**STATED GOAL**
All of the material below is to be repeated exactly.

— Start of RECORDED INFORMATION —

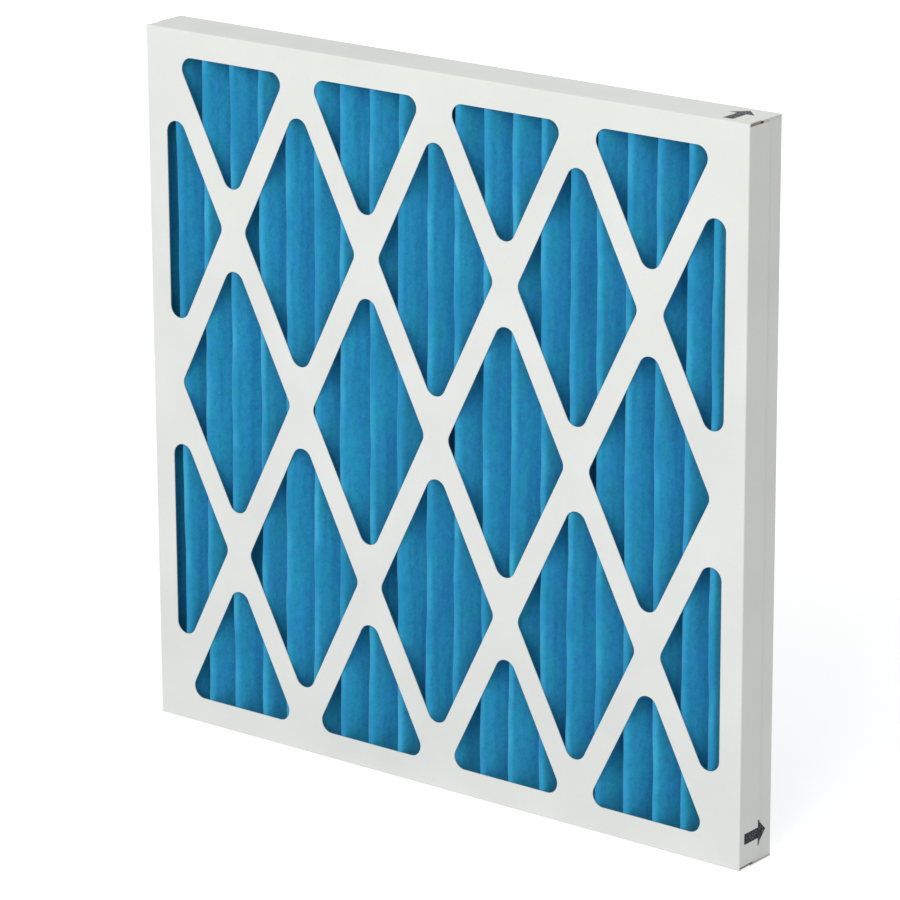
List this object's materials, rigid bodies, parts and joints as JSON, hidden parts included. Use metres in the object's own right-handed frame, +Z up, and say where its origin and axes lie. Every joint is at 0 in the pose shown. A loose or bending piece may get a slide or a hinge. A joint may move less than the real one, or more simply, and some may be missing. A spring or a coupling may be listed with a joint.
{
  "type": "pleated panel air filter",
  "caption": "Square pleated panel air filter: blue nonwoven pleats between white board trays with a diamond lattice face.",
  "frame": {"origin": "Middle of the bottom edge, halfway between the front and rear faces.", "axes": "X across the pleats, Y through the filter from the front lattice face to the rear one, Z up along the pleats."},
  "size_m": [0.594, 0.044, 0.594],
  "materials": {
    "board": "smooth white clay-coated board",
    "media": "blue nonwoven synthetic fibre",
    "grid": "galvanised wire"
  },
  "bodies": {
    "root": {"front_frame": "board", "rear_frame": "board", "pleated_media": "media", "support_grid": "grid"}
  },
  "joints": []
}
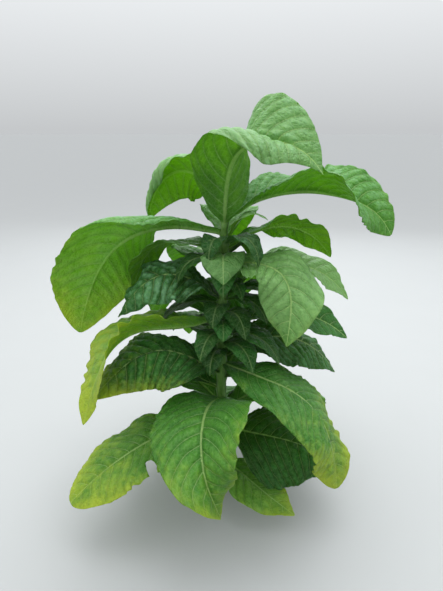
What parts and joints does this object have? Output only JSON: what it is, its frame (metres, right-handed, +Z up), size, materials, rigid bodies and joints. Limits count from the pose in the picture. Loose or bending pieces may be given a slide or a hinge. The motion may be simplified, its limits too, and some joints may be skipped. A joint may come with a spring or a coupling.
{
  "type": "tobacco plant",
  "caption": "Upright leafy tobacco plant: a green stem tapering from a flared foot, broad drooping pointed leaves all round it, and small young leaves close to the stem.",
  "frame": {"origin": "centre of the flat cut under the stem, at ground level", "axes": "+Z up the stem, +X to the right and +Y to the back as the plant is seen in the picture"},
  "size_m": [1.1769, 0.8991, 1.4474],
  "materials": {
    "stem": "pale green fleshy stem with fine ridges, satin",
    "leaf_green": "mid-green leaf with a paler midrib, satin",
    "leaf_pale": "pale yellowish green young leaf, satin",
    "leaf_dark": "dark bluish green leaf in the shade, satin",
    "leaf_old": "old leaf, yellowing at the tip and the margins, satin"
  },
  "bodies": {
    "root": {"stem": "stem", "leaf_top": "leaf_pale", "leaf_upper_left": "leaf_pale", "leaf_upper_right": "leaf_green", "leaf_left_big": "leaf_green", "leaf_left_inner": "leaf_pale", "leaf_right_inner": "leaf_green", "leaf_right_pale": "leaf_pale", "leaf_front_pale": "leaf_pale", "leaf_right_behind": "leaf_pale", "leaf_left_ruffled": "leaf_dark", "leaf_left_long": "leaf_old", "leaf_right_upper": "leaf_dark", "leaf_right_middle": "leaf_dark", "leaf_right_low": "leaf_green", "leaf_left_low": "leaf_dark", "leaf_left_behind": "leaf_dark", "leaf_front_low": "leaf_green", "leaf_left_bottom": "leaf_old", "leaf_right_bottom": "leaf_dark", "leaf_front_bottom": "leaf_old", "leaf_back_1": "leaf_green", "leaf_back_2": "leaf_green", "leaf_back_3": "leaf_green", "leaf_back_4": "leaf_green", "leaf_back_5": "leaf_green", "leaf_back_6": "leaf_green", "leaf_back_7": "leaf_green", "leaf_back_8": "leaf_green", "leaf_back_9": "leaf_green", "leaf_back_10": "leaf_green", "leaf_back_11": "leaf_green", "leaf_inner_1": "leaf_dark", "leaf_inner_2": "leaf_dark", "leaf_inner_3": "leaf_dark", "leaf_inner_4": "leaf_dark", "leaf_inner_5": "leaf_dark", "leaf_inner_6": "leaf_dark", "leaf_inner_7": "leaf_dark", "leaf_inner_8": "leaf_dark", "leaf_inner_9": "leaf_dark", "leaf_inner_10": "leaf_dark", "leaf_inner_11": "leaf_dark", "leaf_small_1": "leaf_dark", "leaf_small_2": "leaf_dark", "leaf_small_3": "leaf_dark", "leaf_small_4": "leaf_dark", "leaf_small_5": "leaf_dark", "leaf_small_6": "leaf_dark", "leaf_small_7": "leaf_dark", "leaf_small_8": "leaf_dark", "leaf_small_9": "leaf_dark", "leaf_small_10": "leaf_dark", "leaf_small_11": "leaf_dark", "young_leaf_1": "leaf_pale", "young_leaf_2": "leaf_pale"}
  },
  "joints": []
}
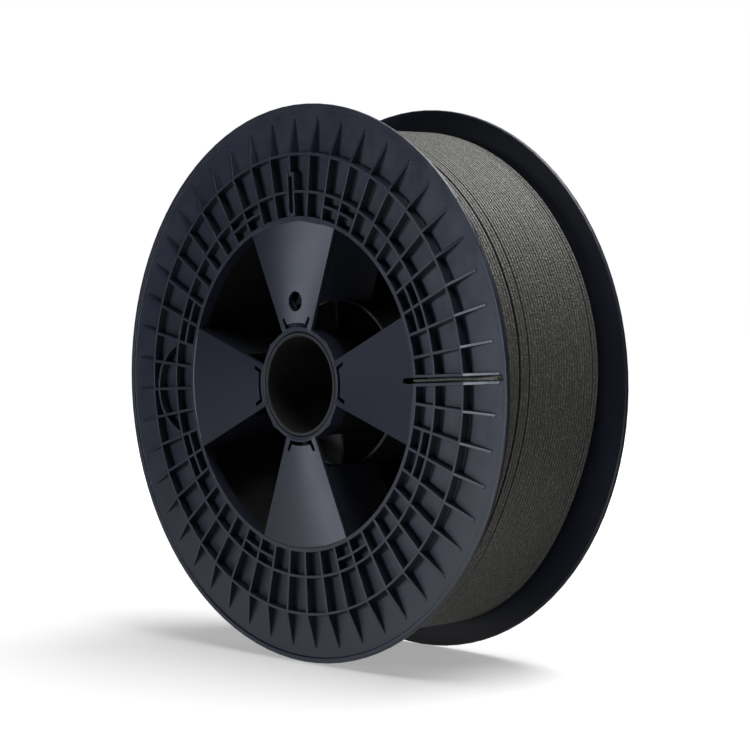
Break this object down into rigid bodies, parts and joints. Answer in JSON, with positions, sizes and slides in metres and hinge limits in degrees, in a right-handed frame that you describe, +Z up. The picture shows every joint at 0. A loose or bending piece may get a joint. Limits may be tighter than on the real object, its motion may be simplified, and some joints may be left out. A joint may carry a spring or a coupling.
{
  "type": "filament spool",
  "caption": "Large open-hub filament spool with two ribbed flanges on a central barrel, wound with dark carbon-filled filament.",
  "frame": {"origin": "centre of the spindle bore, half way between the two flanges", "axes": "+Y along the spool's axis from the front flange to the rear flange, +X to the right seen from the front, +Z up; the spool stands on its rims, rolled 3.3 degrees anticlockwise from having a spoke upright"},
  "size_m": [0.3, 0.1008, 0.3],
  "materials": {
    "flange_plastic": "satin moulded charcoal polystyrene",
    "core_plastic": "satin moulded charcoal polystyrene",
    "filament": "matte speckled dark olive grey"
  },
  "bodies": {
    "root": {"front_flange": "flange_plastic", "rear_flange": "flange_plastic", "winding_barrel": "core_plastic", "hub_tube": "core_plastic", "filament_coil": "filament", "filament_start": "filament"}
  },
  "joints": []
}
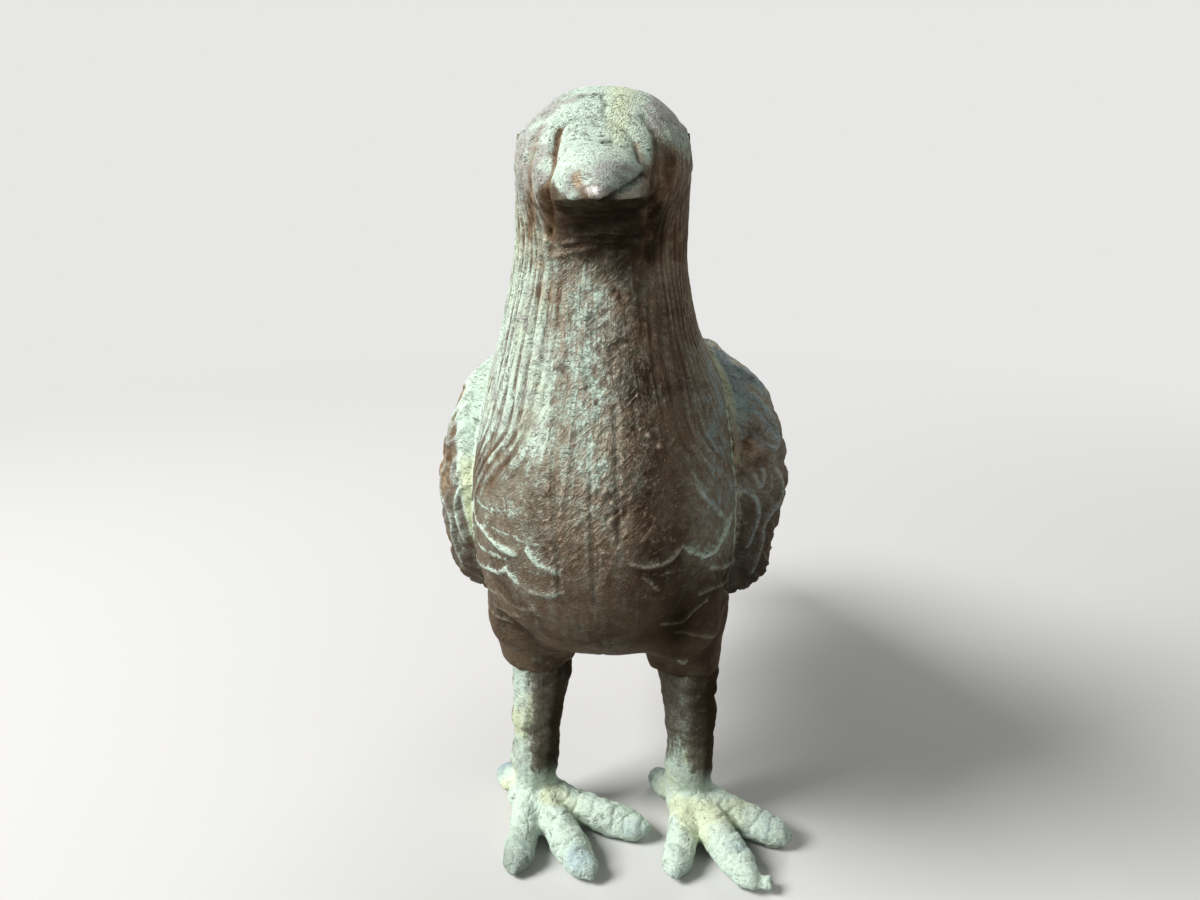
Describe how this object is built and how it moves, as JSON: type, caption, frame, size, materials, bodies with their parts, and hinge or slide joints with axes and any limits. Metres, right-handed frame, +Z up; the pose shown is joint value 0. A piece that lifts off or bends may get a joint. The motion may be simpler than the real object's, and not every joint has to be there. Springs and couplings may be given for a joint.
{
  "type": "bird figurine",
  "caption": "Cast metal pigeon standing on splayed feet: hollow body in two half shells, with separate wings, tail fan, pinned legs and bead eyes.",
  "frame": {"origin": "on the ground, under the middle of the whole bird's box", "axes": "+Z up, the bird faces -Y, and the bird's own left is +X"},
  "size_m": [0.0996, 0.1976, 0.2],
  "materials": {
    "bronze_body": "rough sand-cast bronze, brown with thin pale green verdigris",
    "bronze_wing": "rough sand-cast bronze with feather relief, green in the hollows and rust orange in patches",
    "patina_leg": "thick matt pale green verdigris over cast bronze",
    "pin_metal": "dull brown-green bronze pin end",
    "eye_bead": "worn orange-brown bronze bead"
  },
  "bodies": {
    "root": {"body_left": "bronze_body", "body_right": "bronze_body", "wing_left": "bronze_wing", "wing_right": "bronze_wing", "tail": "bronze_wing", "leg_left": "patina_leg", "leg_right": "patina_leg", "leg_pin_left": "pin_metal", "leg_pin_right": "pin_metal", "eye_left": "eye_bead", "eye_right": "eye_bead"}
  },
  "joints": []
}
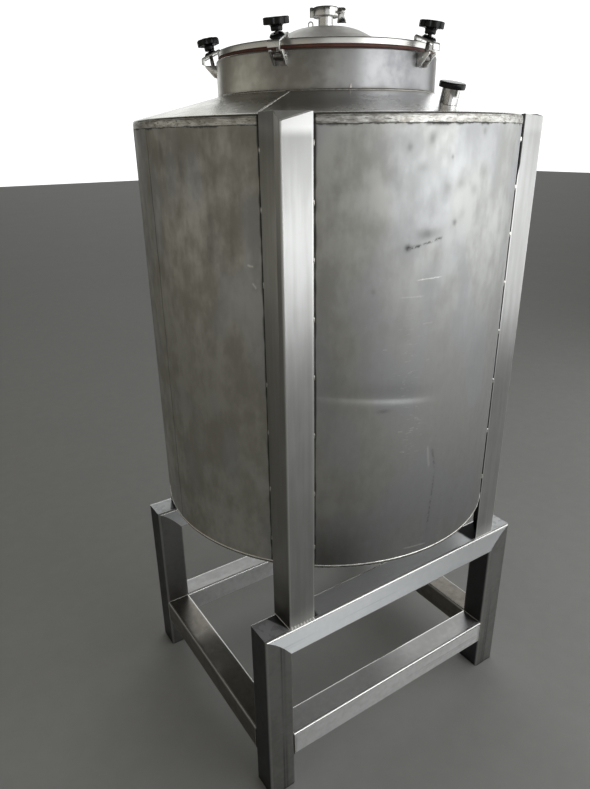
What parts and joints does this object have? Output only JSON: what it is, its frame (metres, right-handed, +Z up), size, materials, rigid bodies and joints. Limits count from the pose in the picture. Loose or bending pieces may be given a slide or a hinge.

— End of RECORDED INFORMATION —

**FULL OUTPUT**
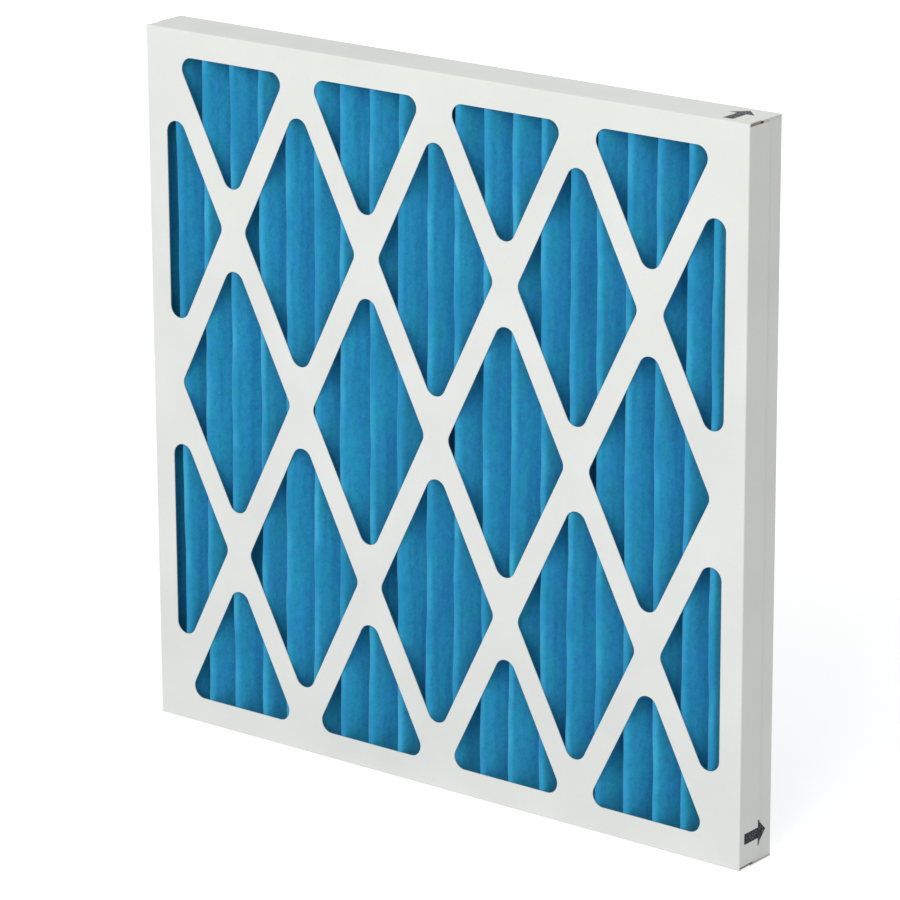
List this object's materials, rigid bodies, parts and joints as JSON, hidden parts included. Use metres in the object's own right-handed frame, +Z up, and say where its origin and axes lie. Every joint is at 0 in the pose shown. A loose or bending piece may get a slide or a hinge. A joint may move less than the real one, or more simply, and some may be missing. A spring or a coupling may be listed with a joint.
{
  "type": "pleated panel air filter",
  "caption": "Square pleated panel air filter: blue nonwoven pleats between white board trays with a diamond lattice face.",
  "frame": {"origin": "Middle of the bottom edge, halfway between the front and rear faces.", "axes": "X across the pleats, Y through the filter from the front lattice face to the rear one, Z up along the pleats."},
  "size_m": [0.594, 0.044, 0.594],
  "materials": {
    "board": "smooth white clay-coated board",
    "media": "blue nonwoven synthetic fibre",
    "grid": "galvanised wire"
  },
  "bodies": {
    "root": {"front_frame": "board", "rear_frame": "board", "pleated_media": "media", "support_grid": "grid"}
  },
  "joints": []
}
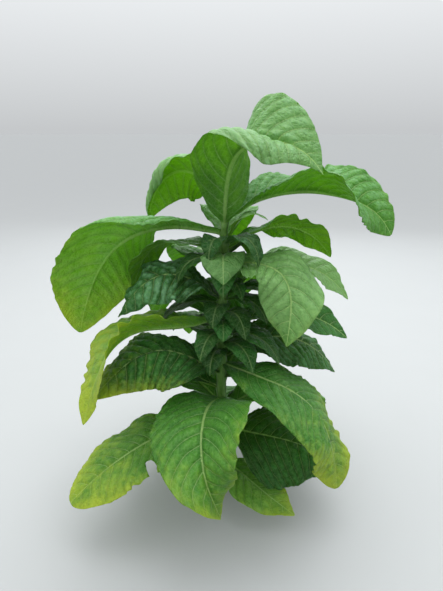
What parts and joints does this object have? Output only JSON: what it is, its frame (metres, right-handed, +Z up), size, materials, rigid bodies and joints. Limits count from the pose in the picture. Loose or bending pieces may be given a slide or a hinge. The motion may be simplified, its limits too, and some joints may be skipped. A joint may come with a spring or a coupling.
{
  "type": "tobacco plant",
  "caption": "Upright leafy tobacco plant: a green stem tapering from a flared foot, broad drooping pointed leaves all round it, and small young leaves close to the stem.",
  "frame": {"origin": "centre of the flat cut under the stem, at ground level", "axes": "+Z up the stem, +X to the right and +Y to the back as the plant is seen in the picture"},
  "size_m": [1.1769, 0.8991, 1.4474],
  "materials": {
    "stem": "pale green fleshy stem with fine ridges, satin",
    "leaf_green": "mid-green leaf with a paler midrib, satin",
    "leaf_pale": "pale yellowish green young leaf, satin",
    "leaf_dark": "dark bluish green leaf in the shade, satin",
    "leaf_old": "old leaf, yellowing at the tip and the margins, satin"
  },
  "bodies": {
    "root": {"stem": "stem", "leaf_top": "leaf_pale", "leaf_upper_left": "leaf_pale", "leaf_upper_right": "leaf_green", "leaf_left_big": "leaf_green", "leaf_left_inner": "leaf_pale", "leaf_right_inner": "leaf_green", "leaf_right_pale": "leaf_pale", "leaf_front_pale": "leaf_pale", "leaf_right_behind": "leaf_pale", "leaf_left_ruffled": "leaf_dark", "leaf_left_long": "leaf_old", "leaf_right_upper": "leaf_dark", "leaf_right_middle": "leaf_dark", "leaf_right_low": "leaf_green", "leaf_left_low": "leaf_dark", "leaf_left_behind": "leaf_dark", "leaf_front_low": "leaf_green", "leaf_left_bottom": "leaf_old", "leaf_right_bottom": "leaf_dark", "leaf_front_bottom": "leaf_old", "leaf_back_1": "leaf_green", "leaf_back_2": "leaf_green", "leaf_back_3": "leaf_green", "leaf_back_4": "leaf_green", "leaf_back_5": "leaf_green", "leaf_back_6": "leaf_green", "leaf_back_7": "leaf_green", "leaf_back_8": "leaf_green", "leaf_back_9": "leaf_green", "leaf_back_10": "leaf_green", "leaf_back_11": "leaf_green", "leaf_inner_1": "leaf_dark", "leaf_inner_2": "leaf_dark", "leaf_inner_3": "leaf_dark", "leaf_inner_4": "leaf_dark", "leaf_inner_5": "leaf_dark", "leaf_inner_6": "leaf_dark", "leaf_inner_7": "leaf_dark", "leaf_inner_8": "leaf_dark", "leaf_inner_9": "leaf_dark", "leaf_inner_10": "leaf_dark", "leaf_inner_11": "leaf_dark", "leaf_small_1": "leaf_dark", "leaf_small_2": "leaf_dark", "leaf_small_3": "leaf_dark", "leaf_small_4": "leaf_dark", "leaf_small_5": "leaf_dark", "leaf_small_6": "leaf_dark", "leaf_small_7": "leaf_dark", "leaf_small_8": "leaf_dark", "leaf_small_9": "leaf_dark", "leaf_small_10": "leaf_dark", "leaf_small_11": "leaf_dark", "young_leaf_1": "leaf_pale", "young_leaf_2": "leaf_pale"}
  },
  "joints": []
}
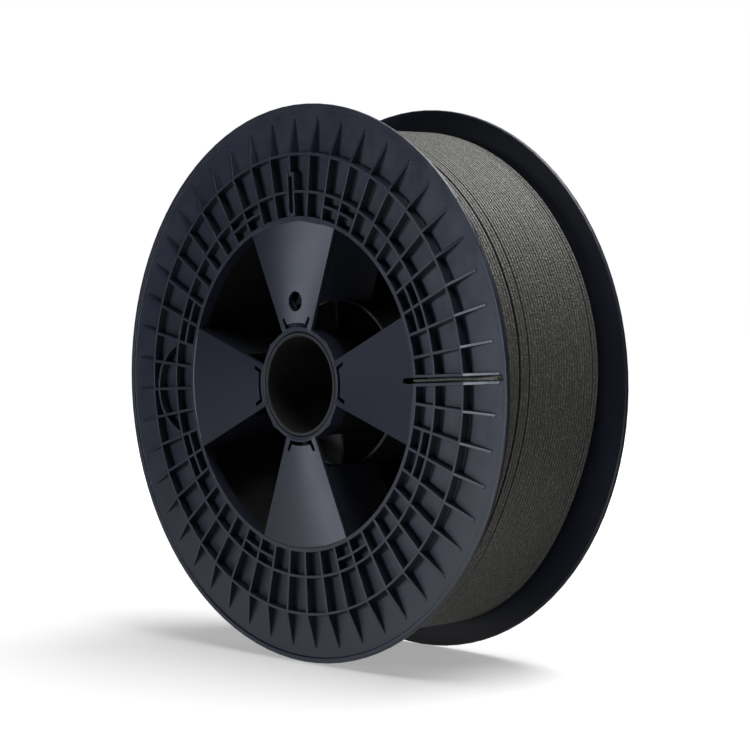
Break this object down into rigid bodies, parts and joints. Answer in JSON, with positions, sizes and slides in metres and hinge limits in degrees, in a right-handed frame that you describe, +Z up. The picture shows every joint at 0. A loose or bending piece may get a joint. Limits may be tighter than on the real object, its motion may be simplified, and some joints may be left out. A joint may carry a spring or a coupling.
{
  "type": "filament spool",
  "caption": "Large open-hub filament spool with two ribbed flanges on a central barrel, wound with dark carbon-filled filament.",
  "frame": {"origin": "centre of the spindle bore, half way between the two flanges", "axes": "+Y along the spool's axis from the front flange to the rear flange, +X to the right seen from the front, +Z up; the spool stands on its rims, rolled 3.3 degrees anticlockwise from having a spoke upright"},
  "size_m": [0.3, 0.1008, 0.3],
  "materials": {
    "flange_plastic": "satin moulded charcoal polystyrene",
    "core_plastic": "satin moulded charcoal polystyrene",
    "filament": "matte speckled dark olive grey"
  },
  "bodies": {
    "root": {"front_flange": "flange_plastic", "rear_flange": "flange_plastic", "winding_barrel": "core_plastic", "hub_tube": "core_plastic", "filament_coil": "filament", "filament_start": "filament"}
  },
  "joints": []
}
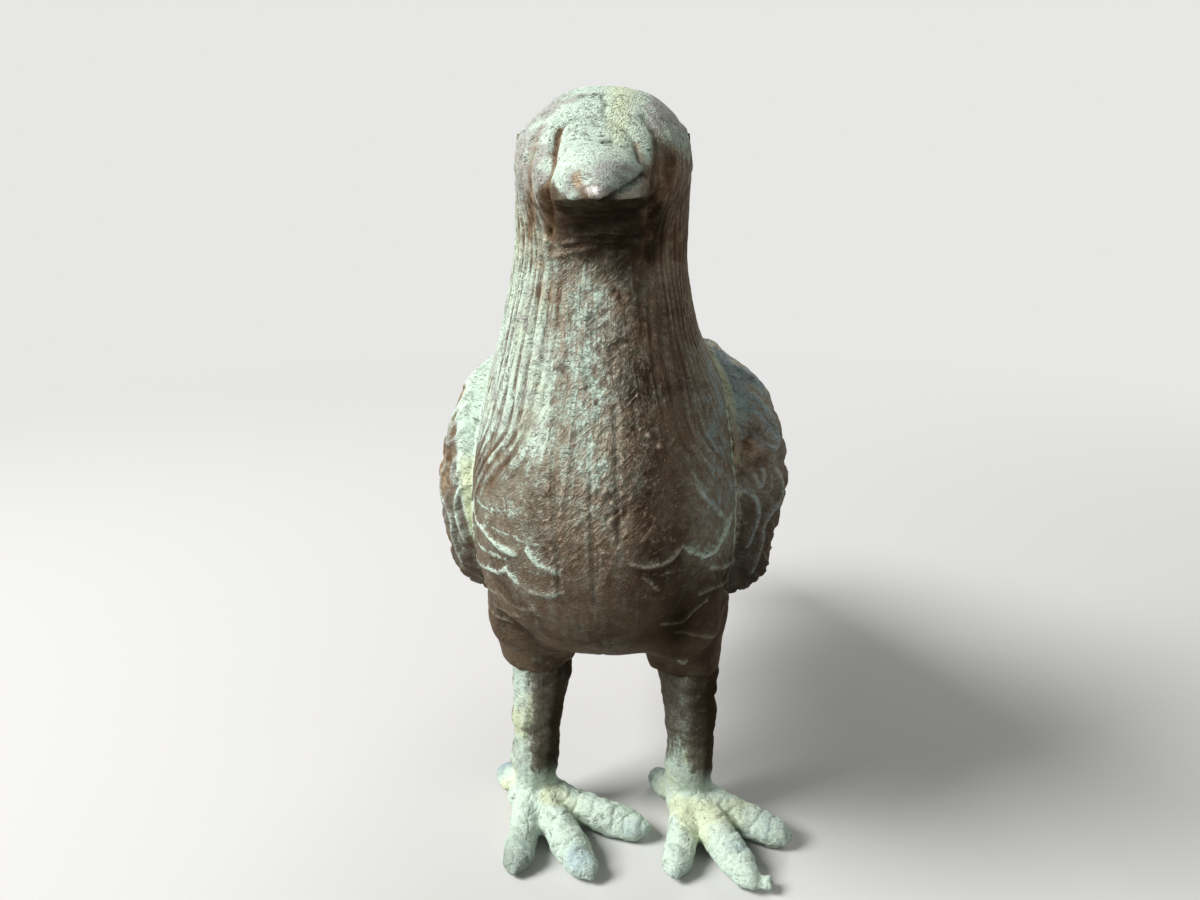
Describe how this object is built and how it moves, as JSON: type, caption, frame, size, materials, bodies with their parts, and hinge or slide joints with axes and any limits. Metres, right-handed frame, +Z up; the pose shown is joint value 0. A piece that lifts off or bends may get a joint. The motion may be simpler than the real object's, and not every joint has to be there. Springs and couplings may be given for a joint.
{
  "type": "bird figurine",
  "caption": "Cast metal pigeon standing on splayed feet: hollow body in two half shells, with separate wings, tail fan, pinned legs and bead eyes.",
  "frame": {"origin": "on the ground, under the middle of the whole bird's box", "axes": "+Z up, the bird faces -Y, and the bird's own left is +X"},
  "size_m": [0.0996, 0.1976, 0.2],
  "materials": {
    "bronze_body": "rough sand-cast bronze, brown with thin pale green verdigris",
    "bronze_wing": "rough sand-cast bronze with feather relief, green in the hollows and rust orange in patches",
    "patina_leg": "thick matt pale green verdigris over cast bronze",
    "pin_metal": "dull brown-green bronze pin end",
    "eye_bead": "worn orange-brown bronze bead"
  },
  "bodies": {
    "root": {"body_left": "bronze_body", "body_right": "bronze_body", "wing_left": "bronze_wing", "wing_right": "bronze_wing", "tail": "bronze_wing", "leg_left": "patina_leg", "leg_right": "patina_leg", "leg_pin_left": "pin_metal", "leg_pin_right": "pin_metal", "eye_left": "eye_bead", "eye_right": "eye_bead"}
  },
  "joints": []
}
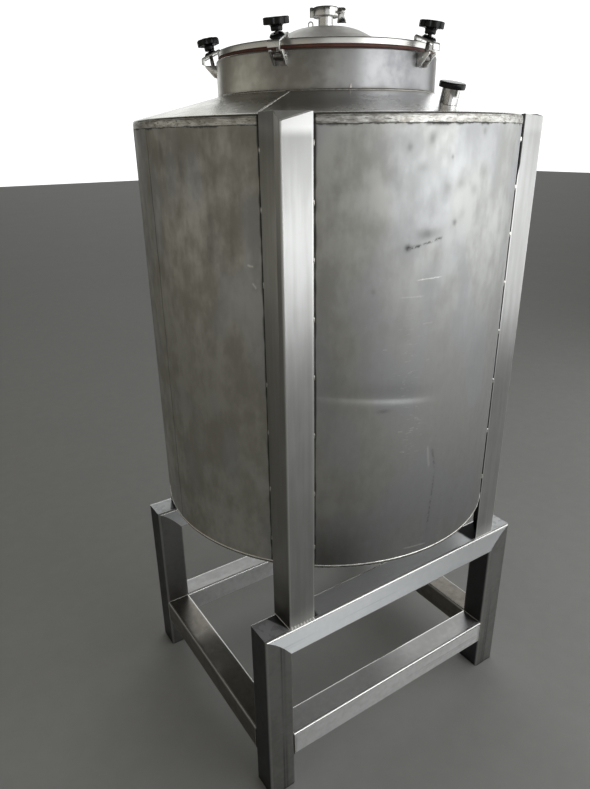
What parts and joints does this object have? Output only JSON: what it is, its frame (metres, right-handed, +Z up), size, materials, rigid bodies and joints. Limits count from the pose in the picture. Loose or bending pieces may be given a slide or a hinge.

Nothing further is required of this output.